К концу первого дня в карантине я совсем ослаб плотью. Меня стало знобить. Несмотря на жару, зуб на зуб не попадал. Появилось страшное головокружение. Замелькали мотыльки перед глазами. К вечеру принесли каждому по небольшой «пайке» хлеба и раздали по пол миски какой-то совсем жидкой баланды.
— Котлы помыли и помои с барского плеча прислали! — протестовали урки.
Я одним глотком проглотил хлеб, но, когда попробовал запить баландой, едва удержался, чтобы не выбросить все содержимое желудка. Сидел на полу весь облитый холодным липким потом, держась за живот, стараясь руками задержать то, что неудержимо поднималось к горлу.
Мне кажется, что я тихо, по-собачьему, подскуливал. Мне казалось, что я отравлен каким-то смертельным ядом, и особенно жутким казалось отсутствие верного, доброго Франца. Мне казалось, что я слышу откуда-то его тихий, соболезнующий голос:
— Oh, Herr Oberleutnant! Herr Oberleutnant! — как он, вероятно, раньше говорил своему господину «генерал-лейтенанту». И мне становилось легче.
Невероятным усилием я задержал в себе съеденный хлеб и заснул, свернувшись клубочком, как бездомный, облезлый щенок.
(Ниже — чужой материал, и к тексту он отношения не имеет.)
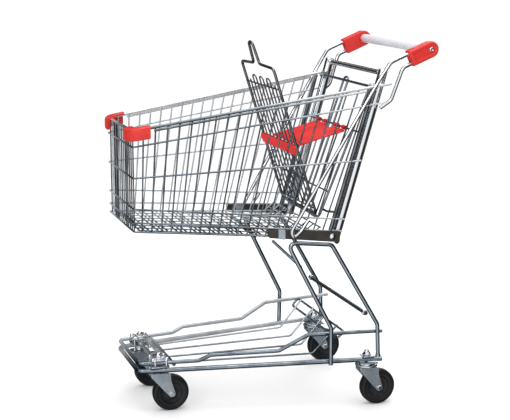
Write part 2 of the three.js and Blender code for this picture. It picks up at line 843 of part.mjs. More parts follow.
// One bent rod from the base up under the side rail and back down, with its short front brace.
function legFrame(side) {
  const footY = 122;
  const points = [
    vec(lowerSide(footY) + BASE.lowerR + LEG.r + GAP, footY, BASE.lowerZ - BASE.lowerR),
    vec(208, 123, 234),
    vec(190.5, -1, 479),
    vec(202, 124, 467),
    vec(214, 258, 234),
    vec(215, 261, BASE.lowerZ + BASE.lowerR + GAP),
  ];
  const bent = rod(points.map((p) => vec(side * p.x, p.y, p.z)), LEG.r, 18);
  const brace = rod([vec(side * 184.3, -40, 486), vec(side * 192, 40, 408)], LEG.braceR, 0);
  return join(bent, brace);
}

function legCrossBar() {
  const { half, place, r } = LEG.bar;
  return rod([vec(-half, ...place), vec(half, ...place)], r, 0);
}

// ---------------------------------------------------------------- base and tray

function lowerSide(y) {
  return BASE.noseHalf + ((BASE.rearHalf - BASE.noseHalf) * (y - BASE.noseY)) / (BASE.rearY - BASE.noseY);
}

function mirrored(points) {
  return [...points, ...[...points].reverse().map((p) => vec(-p.x, p.y, p.z))];
}

function lowerLoop() {
  const right = [BASE.rearY, BASE.noseY].map((y) => vec(lowerSide(y), y, BASE.lowerZ));
  return rod(mirrored(right), BASE.lowerR, BASE.noseBend, 8, 4);
}

const upperSide = (y) => 203 - 0.13 * (271 - y);

function upperLoop() {
  const heights = [[277, 211], [66, 211], [-14, 170.5], [-202, 170.5], [-234, 157], [-396, 157]];
  return rod(mirrored(heights.map(([y, z]) => vec(upperSide(y), y, z))), BASE.upperR, BASE.noseBend, 8, 2);
}

const TRAY = {
  r: 2.75,
  z: 142,
  frontY: -306,
  bendY: 98,
  topY: 167,
  topZ: 219,
  wires: [[84, 133, 141], [32, 44, 43]],  // half spacing at the front, the bend and the top
  crossR: 5,
  crossY: -300,
  crossRise: 6.5,
  ring: { high: [172, 212.5], low: [153.4, 193], half: 180.5, r: 3.5 },
};

// Four long wires on a front cross rod; they run level and then climb to the rear ring.
function trayRack() {
  const wire = (front, rear, top) => rod([
    vec(front, TRAY.frontY, TRAY.z),
    vec(rear, TRAY.bendY, TRAY.z),
    vec(top, TRAY.topY, TRAY.topZ),
  ], TRAY.r, 12, 6, 2);
  const { crossY } = TRAY;
  const half = upperSide(crossY) - BASE.upperR - GAP;
  const crossZ = TRAY.z + TRAY.crossRise;
  const cross = rod([vec(-half, crossY, crossZ), vec(half, crossY, crossZ)], TRAY.crossR, 0);
  const wires = TRAY.wires.flatMap(([front, rear, top]) => [
    wire(front, rear, top),
    wire(-front, -rear, -top),
  ]);
  return join(cross, ...wires);
}

// A long ring of rod between the upper rails, under the raised ends of the tray wires.
function trayRing() {
  const { high, low, half, r } = TRAY.ring;
  const right = [vec(GAP / 2, ...high), vec(half, ...high), vec(half, ...low)];
  return rod(mirrored(right), r, 17, 6, 3);
}

function flatPlate(x, y, width, length, z, thick, holes) {
  const r = 5;
  const [w, l] = [width / 2, length / 2];
  const shape = new THREE.Shape([
    flat(-w + r, -l), flat(w - r, -l), flat(w, -l + r), flat(w, l - r),
    flat(w - r, l), flat(-w + r, l), flat(-w, l - r), flat(-w, -l + r),
  ]);
  for (const [hx, hy] of holes) {
    shape.holes.push(hole(hx, hy, CASTER.pinHoleR));
  }
  return slab(shape, thick).translate(x, y, z);
}

function frontCrossPlate() {
  const [x, y] = FRONT.pin;
  return flatPlate(0, y, 272, 44, CROSS_PLATE_Z, FLAT_PLATE, [[-x, 0], [x, 0]]);
}

function clampPlate(side) {
  const [x, y] = REAR.pin;
  return flatPlate(side * (x + 3), y, 34, 34, CLAMP_PLATE_Z, FLAT_PLATE, [[-side * 3, 0]]);
}

// ---------------------------------------------------------------- casters

// Plate with its pressed ball race, and the pin that the fork swivels on with its upper nut.
function casterPlate({ plateZ, raceR }, nut) {
  const { plateSize, plateThick, pinR, crownZ, crownThick } = CASTER;
  const plate = flatPlate(0, 0, plateSize, plateSize, plateZ, plateThick, []);
  const pin = latheZ([
    [0, 99], [8.5, 99], [8.5, crownZ - 0.6], [pinR, crownZ - GAP], [pinR, nut], [9.5, nut],
    [9.5, nut + 7], [6, nut + 12], [0, nut + 15],
  ], 8);
  const base = crownZ + crownThick + GAP;
  const neckR = Math.min(24, raceR - 1);
  const race = latheZ([
    [pinR - 1, base], [neckR, base], [raceR, base + 3], [raceR, base + 6], [neckR, plateZ + 1],
    [pinR - 1, plateZ + 1], [pinR - 1, base],
  ], 14);
  return join(plate, pin, race);
}

// Crown and two tapered legs, about the swivel axis, with the wheel trailing behind.
function fork() {
  const { trail, forkInner, forkThick, crownZ, crownThick, axleR } = CASTER;
  const outer = forkInner + forkThick;
  const top = crownZ + crownThick;
  const axleZ = CASTER.wheelR;
  const leg = new THREE.Shape();
  leg.moveTo(-22, top);
  leg.lineTo(-22, crownZ - 6);
  leg.lineTo(trail - 9.5, axleZ - 6);
  leg.absarc(trail, axleZ, 11, Math.PI + 0.6, 2 * Math.PI, false);
  leg.lineTo(32, top);
  leg.holes.push(hole(trail, axleZ, axleR + GAP));
  const crown = new THREE.Shape();
  crown.moveTo(outer, 32);
  crown.lineTo(-outer, 32);
  crown.lineTo(-outer, -22);
  crown.quadraticCurveTo(0, -34, outer, -22);
  crown.holes.push(hole(0, 0, CASTER.pinHoleR));
  return join(
    slab(crown, crownThick).translate(0, 0, crownZ),
    sidewise(leg, forkInner, outer),
    sidewise(leg, -outer, -forkInner),
  );
}

function axleBolt() {
  const { axleR, forkInner, forkThick } = CASTER;
  const seat = forkInner + forkThick + GAP;
  const head = seat + 4.5;
  const headR = 6.5;
  const profile = [
    [0, -head], [headR, -head], [headR, -seat], [axleR, -seat],
    [axleR, seat], [headR, seat], [headR, head], [0, head],
  ];
  return latheX(profile, 8);
}

function wheelHub() {
  const { boreR, hubR, hubHalf } = CASTER;
  const { bossR, webHalf, dishR, rimHalf } = CASTER;
  const profile = [
    [boreR, -hubHalf], [bossR, -hubHalf], [bossR, -webHalf], [dishR, -webHalf], [dishR, -rimHalf],
    [hubR, -rimHalf], [hubR, rimHalf], [dishR, rimHalf], [dishR, webHalf], [bossR, webHalf],
    [bossR, hubHalf], [boreR, hubHalf], [boreR, -hubHalf],
  ];
  return latheX(profile, 18);
}

function tyre() {
  const { wheelR, tyreHalf, hubR } = CASTER;
  const inner = hubR + GAP;
  const profile = [
    [inner, -tyreHalf], [wheelR - 6, -tyreHalf], [wheelR, -7], [wheelR, 7],
    [wheelR - 6, tyreHalf], [inner, tyreHalf], [inner, -tyreHalf],
  ];
  return latheX(profile, 18);
}

const CORNERS = [
  ['front_left', -1, FRONT, CROSS_PLATE_Z],
  ['front_right', 1, FRONT, CROSS_PLATE_Z],
  ['rear_left', -1, REAR, CLAMP_PLATE_Z],
  ['rear_right', 1, REAR, CLAMP_PLATE_Z],
];

// Stands a caster upright on the floor, under the holes of its tipped plates.
function caster(corner, side, end, holeZ) {
  const [x, y] = end.pin;
  const hole = tipped(y, holeZ + FLAT_PLATE);
  const fixed = part(`caster_plate_${corner}`, casterPlate(end, hole.z + 2 * GAP), zinc());
  fixed.position.set(side * x, hole.y, 0);
  const swivel = new THREE.Group();
  swivel.position.copy(fixed.position);
  const wheel = new THREE.Group();
  wheel.position.set(0, CASTER.trail, CASTER.wheelR);
  wheel.add(
    part(`tyre_${corner}`, tyre(), blackRubber()),
    part(`wheel_hub_${corner}`, wheelHub(), blackRubber()),
    part(`axle_bolt_${corner}`, axleBolt(), zinc()),
  );
  swivel.add(part(`caster_fork_${corner}`, fork(), zinc()), wheel);
  return [fixed, swivel];
}

// ---------------------------------------------------------------- bolts

// Bolts through the rear ends of the side rails into the feet of the uprights.
function railBolt(side) {
  const head = RAIL.inset + RAIL.thick + GAP;
  const { boltR, boltY: y, boltZ } = RAIL;
  const profile = [
    [0, RAIL.inset], [boltR, RAIL.inset], [boltR, head], [7.5, head], [6.5, head + 4], [0, head + 5],
  ];
  const out = vec(side * Math.cos(yaw), -Math.sin(yaw), 0);
  const turned = lathe(profile, 8);
  const start = vec(side * sideHalf(y), y, boltZ).addScaledVector(out, RAIL.inset);
  return placed(turned.translate(0, -RAIL.inset, 0), start, vec(0, 0, side), out);
}

// Domed bolts on the outer sides of the uprights, in line with the stretcher bar.
function stretcherBolt(side) {
  const at = uprightAt(STRETCHER.z);
  const turned = latheX([[0, 0], [7, 0], [6, 4], [0, 5]], 8);
  if (side < 0) {
    turned.rotateZ(Math.PI);
  }
  return turned.translate(side * (at.x + UPRIGHT.r - 1.5), at.y, STRETCHER.z);
}

// ---------------------------------------------------------------- assembly

const SIDES = [['left', -1], ['right', 1]];

const body = new THREE.Group();
body.rotation.x = LEAN.angle;
body.position.z = -LEAN.drop;
body.add(
  part('base_loop_lower', lowerLoop(), chrome()),
  part('base_loop_upper', upperLoop(), chrome()),
  part('front_cross_plate', frontCrossPlate(), chrome()),
  part('tray_rack', trayRack(), chrome()),
  part('tray_rear_ring', trayRing(), chrome()),
  part('leg_cross_bar', legCrossBar(), chrome()),
  part('stretcher_bar', stretcherBar(), chrome()),
  part('basket_rim', basketRim(), chrome()),
  part('front_panel', frontPanel(), chrome()),
  part('floor_mat', floorMat(), chrome()),
  part('grip_sleeve', gripSleeve(), greyPlastic()),
  part('grip_core_tube', gripCore(), zinc()),
  part('rear_gate', rearGate(), chrome()),
  part('seat_back_frame', seatFrame(), chrome()),
  part('seat_back_grille', seatGrille(), chrome()),
  part('seat_front_lip', seatLip(), redPlastic()),
  part('seat_flap', seatFlap(), redPlastic()),
);

for (const [name, side] of SIDES) {
  body.add(
    part(`leg_frame_${name}`, legFrame(side), chrome()),
    part(`side_rail_${name}`, sideRail(side), darkSteel()),
    part(`rail_bolt_${name}`, railBolt(side), zinc()),
    part(`base_clamp_plate_${name}`, clampPlate(side), zinc()),
    part(`seat_hinge_clip_${name}`, seatClip(side * CLIP_X), chrome()),
    part(`upright_${name}`, upright(side), chrome()),
    part(`handle_rod_upper_${name}`, upperHandleRod(side), chrome()),
    part(`handle_rod_lower_${name}`, lowerHandleRod(side), chrome()),
    part(`handle_cap_${name}`, handleCap(side), redPlastic()),
    part(`side_panel_${name}`, sidePanel(side), chrome()),
    part(`corner_bumper_${name}`, cornerBumper(side), redPlastic()),
  );
}

const cart = new THREE.Group();
cart.position.set(0, CENTRE_SHIFT, 0);
cart.add(body, ...CORNERS.flatMap((corner) => caster(...corner)));

export default cart;
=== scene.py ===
"""Looks of a nesting wire shopping cart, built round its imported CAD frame.

Sizes are in millimetres in the frame's own directions (+X right, +Y rear, +Z up) and are
turned into metres when a piece is made. The body is drawn on a level base and then tipped
forward a little on to its casters, which are drawn upright on the floor. Y is counted from
the axis of the drawing, which lies CENTRE_SHIFT in front of the middle of the outer box.
"""

import math

import bmesh
import bpy
from mathutils import Matrix, Vector

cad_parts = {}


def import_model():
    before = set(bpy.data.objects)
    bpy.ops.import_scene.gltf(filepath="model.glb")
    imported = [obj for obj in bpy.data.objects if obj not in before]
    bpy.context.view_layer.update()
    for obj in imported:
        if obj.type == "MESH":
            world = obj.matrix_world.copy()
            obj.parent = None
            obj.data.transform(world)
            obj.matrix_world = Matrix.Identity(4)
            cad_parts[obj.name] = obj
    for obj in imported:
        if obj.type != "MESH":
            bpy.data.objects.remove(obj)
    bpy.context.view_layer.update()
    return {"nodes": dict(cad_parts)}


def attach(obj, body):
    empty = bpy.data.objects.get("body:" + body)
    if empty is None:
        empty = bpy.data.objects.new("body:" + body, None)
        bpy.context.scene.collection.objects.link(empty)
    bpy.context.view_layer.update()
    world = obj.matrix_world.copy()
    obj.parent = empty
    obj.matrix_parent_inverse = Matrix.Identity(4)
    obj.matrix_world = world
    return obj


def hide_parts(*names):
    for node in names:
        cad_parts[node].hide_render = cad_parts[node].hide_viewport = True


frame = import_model()

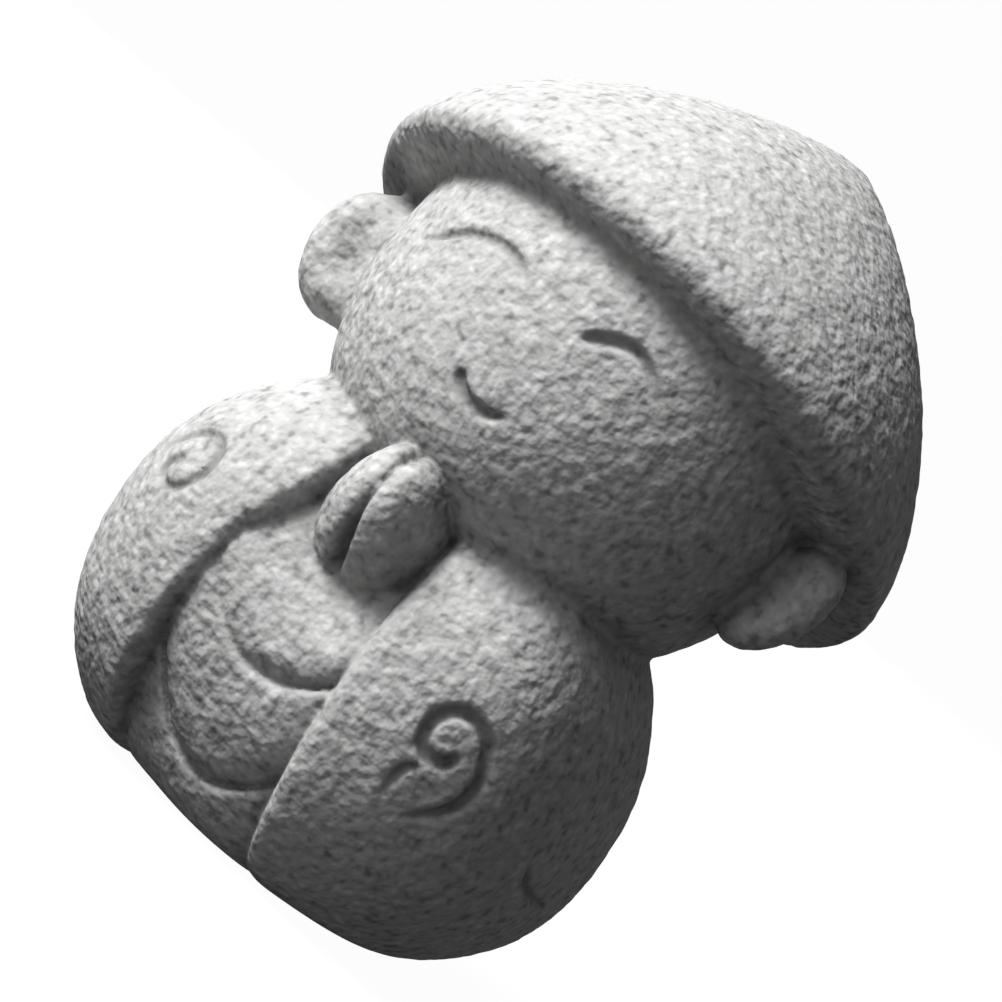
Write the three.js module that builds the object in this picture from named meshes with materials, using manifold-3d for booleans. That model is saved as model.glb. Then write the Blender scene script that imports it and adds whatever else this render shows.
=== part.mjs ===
// Stone figurine of a smiling child monk in a broad conical hat, palms joined.
// One carved solid, standing on its flat base.  Millimetres, +Z up, the figure
// faces -Y and its left hand is on +X.  Origin: on the surface it stands on,
// under the middle of the whole.
import * as THREE from 'three';
import { mergeVertices } from 'three/addons/utils/BufferGeometryUtils.js';
import Module from 'manifold-3d';

const wasm = await Module();
wasm.setup();

const DEG = Math.PI / 180;

// ---------------------------------------------------------------- dimensions
// how far behind the modelling origin the middle of the whole is, seen from
// above; at the end that middle is put on the origin
const MIDDLE_Y = 2.12;

// robe: an egg that leans forward a little, cut off flat below
const ROBE_HALF_W = 37.3;
const ROBE_HALF_D = 32.2;
const ROBE_MID_X = -0.46;
const ROBE_MID_Y = -3.91;
const ROBE_MID_Z = 27.0;     // widest level
const ROBE_UP = 36.2;        // from the widest level to the egg's top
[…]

Блатные безобразничали. Скандалили. Дрались между собой и били контриков. Меня никто не замечал. Я был «обсосан» до косточек, и никто больше не бросал алчного взгляда на мое «имущество». Шишом в кармане и моей душой никого я привлечь не мог, но мое моральное состояние было близко к полному отчаянию. Миллионы клопов. Грязь. Вонючая, влажная жара. Голод и привязавшиеся ко мне мотыльки, порхающие в глазах. Неизвестность. Из разговоров я понял, что, кто останется в окрестностях Мариинска, может надеяться на сносную «житуху». Кто останется в самом Марраспреде — кум королю и брат солнцу. Но существуют и другие возможности, страшные возможности, и вот туда-то обычно и отправляют «по»58».